On Jan. 20, 1981, in his first inaugural address, Ronald Reagan laid out his view on governing in a few words that many still remember: "Government is not the solution to our problem; government is the problem."
Reagan, during his eight years in office, tried to follow up that rhetoric with actions that numerous federal employees at the time saw as threatening and that still hover like ghosts in some parts of the government.
The 40th president, who died Saturday, changed the course of federal labor relations by firing 13,000 striking air traffic controllers. He proposed budgets to cut programs and curb the bureaucracy. He waged a war against government waste. He proposed eliminating thousands of federal jobs as part of an effort to shift federal programs to the states. He encouraged contracting out. He supported an overhaul of federal pensions. He backed broader use of drug and polygraph testing of federal workers.
"He was the most anti-government president of our times by far," said Paul C. Light, a New York University professor who studies the civil service. Light argues that Reagan's "attitude toward government was to constrain and weaken the government's ability to act."
Despite the aggressive agenda, many of Reagan's plans did not work out as envisioned, and a number of his proposals were softened by Congress. "Reagan's bark was worse than his bite," said John Gage, president of the American Federation of Government Employees.
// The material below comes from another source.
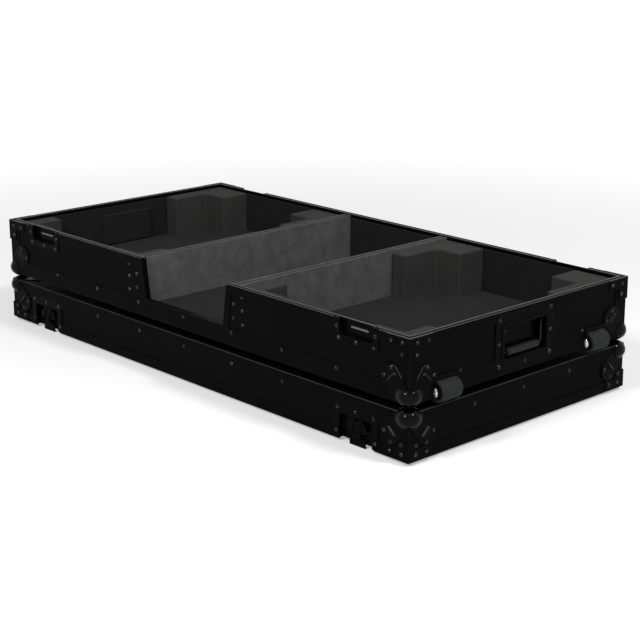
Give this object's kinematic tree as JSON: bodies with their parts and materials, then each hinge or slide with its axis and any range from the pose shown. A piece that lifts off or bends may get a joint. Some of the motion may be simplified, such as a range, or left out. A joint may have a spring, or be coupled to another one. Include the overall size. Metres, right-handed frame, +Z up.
{
  "type": "dj coffin case",
  "caption": "Black flight-style coffin case for two decks and a mixer, its foam-lined base standing open on its own lid.",
  "frame": {"origin": "centre of the bounding box at the floor, under the four latch hooks that the lid stands on", "axes": "+X along the case towards the end with the wheels, +Y from the front with the mixer opening to the back, +Z up"},
  "size_m": [1.204, 0.589, 0.2198],
  "materials": {
    "black_laminate": "smooth black laminate on plywood",
    "black_extrusion": "satin black anodised",
    "black_corner": "gloss black",
    "black_latch": "semi-gloss black",
    "bright_steel": "zinc-plated",
    "dark_foam": "matt dark grey foam",
    "divider_lining": "grey felt-lined plywood",
    "dark_rubber": "matt dark grey"
  },
  "bodies": {
    "lid": {"lid_front_panel": "black_laminate", "lid_back_panel": "black_laminate", "lid_left_panel": "black_laminate", "lid_right_panel": "black_laminate", "lid_top_panel": "black_laminate", "lid_extrusion_frame": "black_extrusion", "lid_lining": "dark_foam", "lid_ball_corner_front_left": "black_corner", "lid_ball_corner_front_right": "black_corner", "lid_ball_corner_back_right": "black_corner", "lid_ball_corner_back_left": "black_corner", "latch_dish_front_left": "black_latch", "latch_dish_front_right": "black_latch", "latch_dish_back_right": "black_latch", "latch_dish_back_left": "black_latch"},
    "base": {"base_front_panel": "black_laminate", "base_back_panel": "black_laminate", "base_left_panel": "black_laminate", "base_right_panel": "black_laminate", "base_floor_panel": "black_laminate", "base_extrusion_frame": "black_extrusion", "left_divider": "divider_lining", "right_divider": "divider_lining", "base_ball_corner_front_left": "black_corner", "base_ball_corner_front_right": "black_corner", "base_ball_corner_back_right": "black_corner", "base_ball_corner_back_left": "black_corner", "latch_keeper_front_left": "black_latch", "latch_keeper_front_right": "black_latch", "latch_keeper_back_right": "black_latch", "latch_keeper_back_left": "black_latch", "handle_dish_left": "black_latch", "handle_dish_right": "black_latch", "wheel_housing_front": "black_latch", "wheel_housing_back": "black_latch", "left_bay_floor_foam": "dark_foam", "mixer_bay_floor_foam": "dark_foam", "right_bay_floor_foam": "dark_foam", "left_bay_pad_front_left": "dark_foam", "left_bay_pad_front_right": "dark_foam", "left_bay_pad_back_right": "dark_foam", "left_bay_pad_back_left": "dark_foam", "right_bay_pad_front_left": "dark_foam", "right_bay_pad_front_right": "dark_foam", "right_bay_pad_back_right": "dark_foam", "right_bay_pad_back_left": "dark_foam"},
    "bail_left": {"handle_bail_left": "bright_steel", "handle_grip_left": "dark_rubber"},
    "bail_right": {"handle_bail_right": "bright_steel", "handle_grip_right": "dark_rubber"},
    "wheel_front": {"wheel_front": "dark_rubber"},
    "wheel_back": {"wheel_back": "dark_rubber"},
    "wing_front_left": {"latch_wing_front_left": "black_latch"},
    "hook_front_left": {"latch_hook_front_left": "black_latch"},
    "wing_front_right": {"latch_wing_front_right": "black_latch"},
    "hook_front_right": {"latch_hook_front_right": "black_latch"},
    "wing_back_right": {"latch_wing_back_right": "black_latch"},
    "hook_back_right": {"latch_hook_back_right": "black_latch"},
    "wing_back_left": {"latch_wing_back_left": "black_latch"},
    "hook_back_left": {"latch_hook_back_left": "black_latch"}
  },
  "joints": [
    {"name": "base_lift", "type": "slide", "parent": "lid", "child": "base", "axis": [0, 0, 1], "range_m": [0, 0.3]},
    {"name": "wing_turn_front_left", "type": "hinge", "parent": "lid", "child": "wing_front_left", "pos_m": [-0.47, -0.2845, 0.026], "axis": [0, 1, 0], "range_deg": [0, 180]},
    {"name": "hook_travel_front_left", "type": "slide", "parent": "lid", "child": "hook_front_left", "axis": [0, 0, -1], "range_m": [0, 0.009]},
    {"name": "wing_turn_front_right", "type": "hinge", "parent": "lid", "child": "wing_front_right", "pos_m": [0.46, -0.2845, 0.026], "axis": [0, 1, 0], "range_deg": [0, 180]},
    {"name": "hook_travel_front_right", "type": "slide", "parent": "lid", "child": "hook_front_right", "axis": [0, 0, -1], "range_m": [0, 0.009]},
    {"name": "wing_turn_back_right", "type": "hinge", "parent": "lid", "child": "wing_back_right", "pos_m": [0.46, 0.2845, 0.026], "axis": [0, -1, 0], "range_deg": [0, 180]},
    {"name": "hook_travel_back_right", "type": "slide", "parent": "lid", "child": "hook_back_right", "axis": [0, 0, -1], "range_m": [0, 0.009]},
    {"name": "wing_turn_back_left", "type": "hinge", "parent": "lid", "child": "wing_back_left", "pos_m": [-0.47, 0.2845, 0.026], "axis": [0, -1, 0], "range_deg": [0, 180]},
    {"name": "hook_travel_back_left", "type": "slide", "parent": "lid", "child": "hook_back_left", "axis": [0, 0, -1], "range_m": [0, 0.009]},
    {"name": "bail_swing_left", "type": "hinge", "parent": "base", "child": "bail_left", "pos_m": [-0.587, 0, 0.1825], "axis": [0, 1, 0], "range_deg": [0, 100], "stiffness_Nm_per_rad": 0.3, "springref_deg": -20.05},
    {"name": "bail_swing_right", "type": "hinge", "parent": "base", "child": "bail_right", "pos_m": [0.577, 0, 0.1825], "axis": [0, -1, 0], "range_deg": [0, 100], "stiffness_Nm_per_rad": 0.3, "springref_deg": -20.05},
    {"name": "wheel_roll_front", "type": "hinge", "parent": "base", "child": "wheel_front", "pos_m": [0.583, -0.1995, 0.1138], "axis": [0, 1, 0], "continuous": true},
    {"name": "wheel_roll_back", "type": "hinge", "parent": "base", "child": "wheel_back", "pos_m": [0.583, 0.1995, 0.1138], "axis": [0, 1, 0], "continuous": true}
  ],
  "couplings": [
    {"joint": "hook_travel_front_left", "follows": "wing_turn_front_left", "m_per_rad": 0.0028648},
    {"joint": "hook_travel_front_right", "follows": "wing_turn_front_right", "m_per_rad": 0.0028648},
    {"joint": "hook_travel_back_right", "follows": "wing_turn_back_right", "m_per_rad": 0.0028648},
    {"joint": "hook_travel_back_left", "follows": "wing_turn_back_left", "m_per_rad": 0.0028648}
  ]
}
For example, federal employee pay raises during the Reagan administration fell in roughly the same range as in more recent years -- typically 3 percent to 4 percent increases. (In 1986, however, there was no federal pay raise and no cost-of-living adjustment for federal retirees, primarily because of efforts to reduce the deficit. During the Reagan years, twice-yearly COLA payments for retirees were eliminated and other changes were made in the COLA formula.)
Federal employment under Reagan remained generally steady -- about 2.1 million from fiscal 1981 through 1988, according to historical tables in the federal budget. But he did change the mix. During that time, the Defense Department picked up about 60,000 civil service positions, while non-defense agencies dropped by a similar number.
"We were concerned that programs and federal employment [were] going to be used to get the deficits down. That didn't really happen," Gage said. "He went a little soft on it in his second term."
But Reagan shook up a lot of federal employees in his first years. The Reagan administration did not shy from using reductions in force, and reported laying off about 15,000 federal workers by the fall of 1981. Washington was hit twice as hard as any other region of the country, Democrats claimed.
Donald Devine, Reagan's chief civil service adviser from 1981 to 1985, said the administration cut about 75,000 full-time positions, but added, "the hard thing in later years was keeping it down."
Reagan's decision to fire the air controllers and break the Professional Air Traffic Controllers Association is widely regarded as his most significant action involving the civil service. "There is just no comparison between the strength of unions before and after that . . . not just in the public sector but in the private sector, too," Devine said.
Arthur B. Shostak, a retired Drexel University professor who wrote a book about the strike and briefly worked for PATCO, argues that breaking the strike with a mass firing should not be regarded as a Reagan victory.
PATCO, which had endorsed Reagan's candidacy, was replaced by another union, the National Air Traffic Controllers Association, affiliated with the AFL-CIO, which wields considerable power today in the Federal Aviation Administration, Shostak said.
Although Reagan's action stopped talk by federal unions of staging strikes and other work actions, it drove union members into the Democratic Party and insulted the civil service, he said.
Reagan took "the most talented people in the civil service and put them on the trash heap. They were blacklisted from employment in the civil service," Shostak said.
Hindsight is everything, and Reagan's approach should not have been surprising. In his November 1979 speech announcing his presidential candidacy, Reagan told a New York crowd:
"We must put an end to the arrogance of a federal establishment which accepts no blame for our condition. . . . I will not accept the supposed 'wisdom' which has it that the federal bureaucracy has become so powerful that it can no longer be changed or controlled by any administration."